Given that they occupied the same territory as the Roman Empire and their rulers claimed the throne of Caesar ('Kaiser-e-Rum') I would say the Ottomans had a far better claim than Russia, the HRE or any western European nation. They also didn't change Constantinople's name, that's a common misconception. True, they followed a different religion and the ruling elite spoke a different language, but the same could be said of the Byzantines when compared to the ancient Romans.

And of course, by practising domestic slavery and sacking enemy cities they were merely following an age-old Roman tradition...
 
Given that they occupied the same territory as the Roman Empire and their rulers claimed the throne of Caesar ('Kaiser-e-Rum') I would say the Ottomans had a far better claim than Russia, the HRE or any western European nation.
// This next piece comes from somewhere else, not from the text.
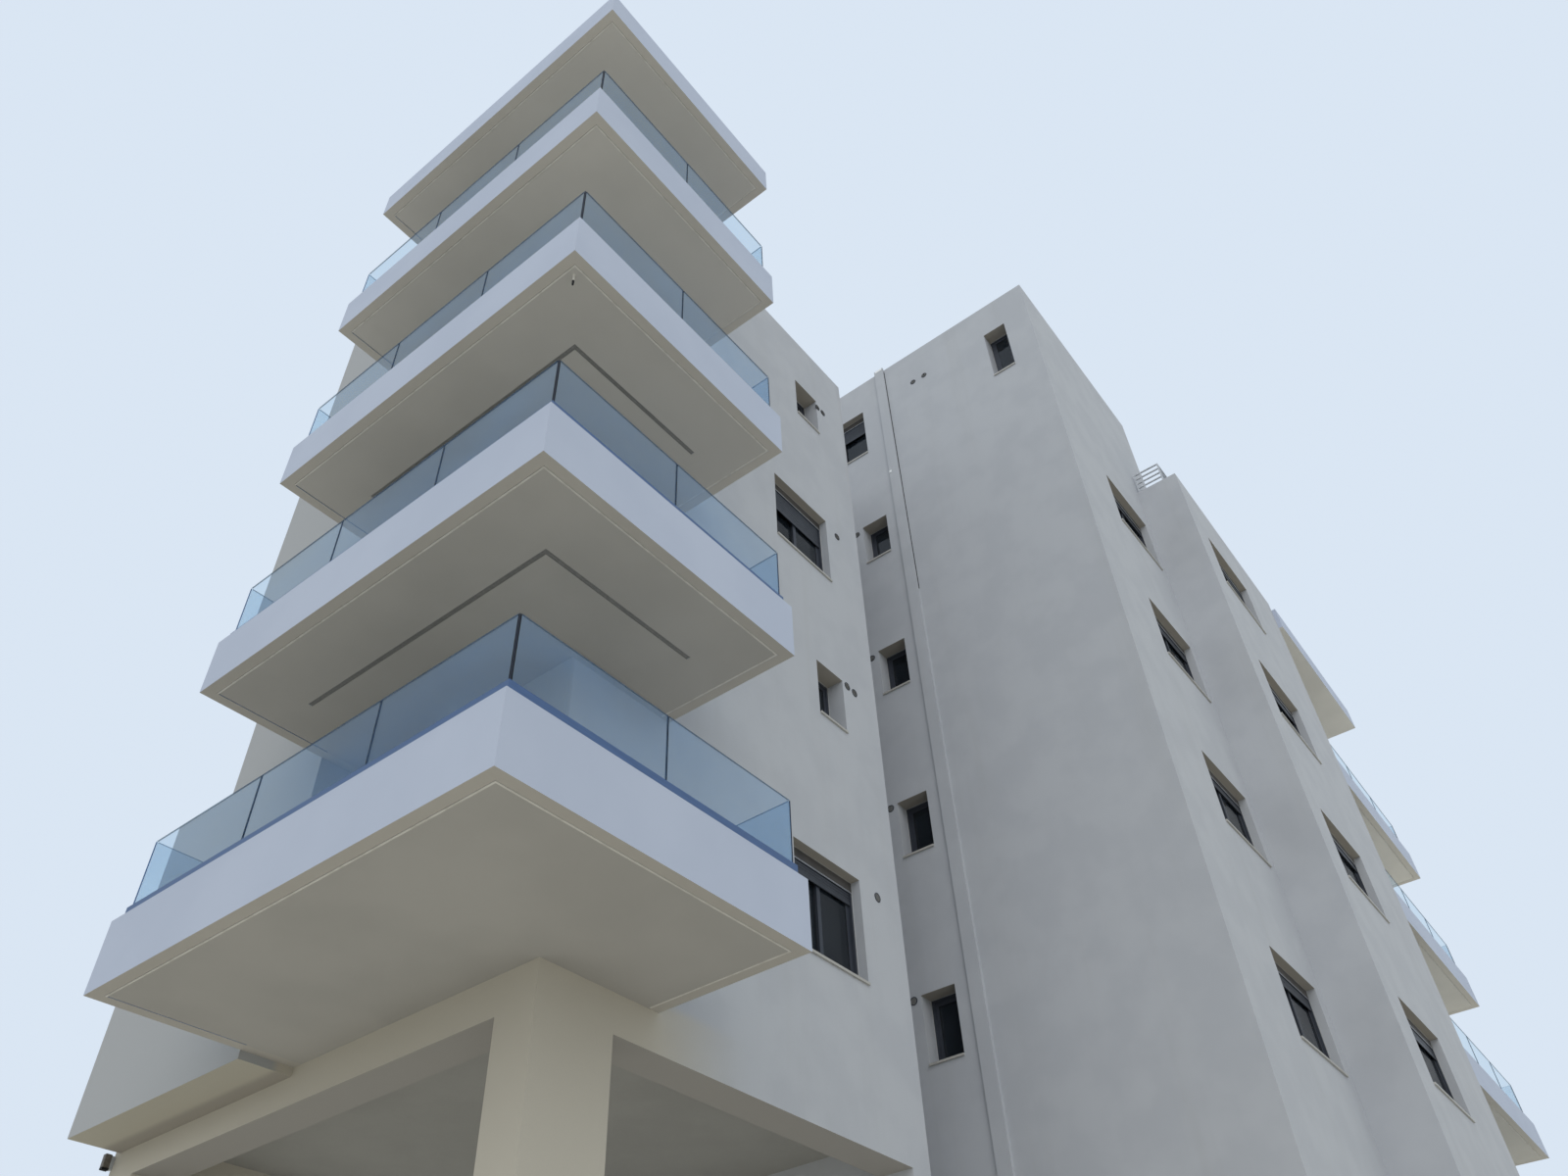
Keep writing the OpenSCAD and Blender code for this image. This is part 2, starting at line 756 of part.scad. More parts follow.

They also didn't change Constantinople's name, that's a common misconception. True, they followed a different religion and the ruling elite spoke a different language, but the same could be said of the Byzantines when compared to the ancient Romans.

And of course, by practising domestic slavery and sacking enemy cities they were merely following an age-old Roman tradition...

Also, all Ottoman Sultans from Murad I onwards were linear descendants of Emperor Constantine I, due to marriages between Ottoman Sultans and Byzantine princesses.
 
Good changes but Anatolia needs to have more provinces IMO

not really. The whole world map in general has less provinces than we are used to (if you play Vicky2 or CK2) but I agree it does look weird.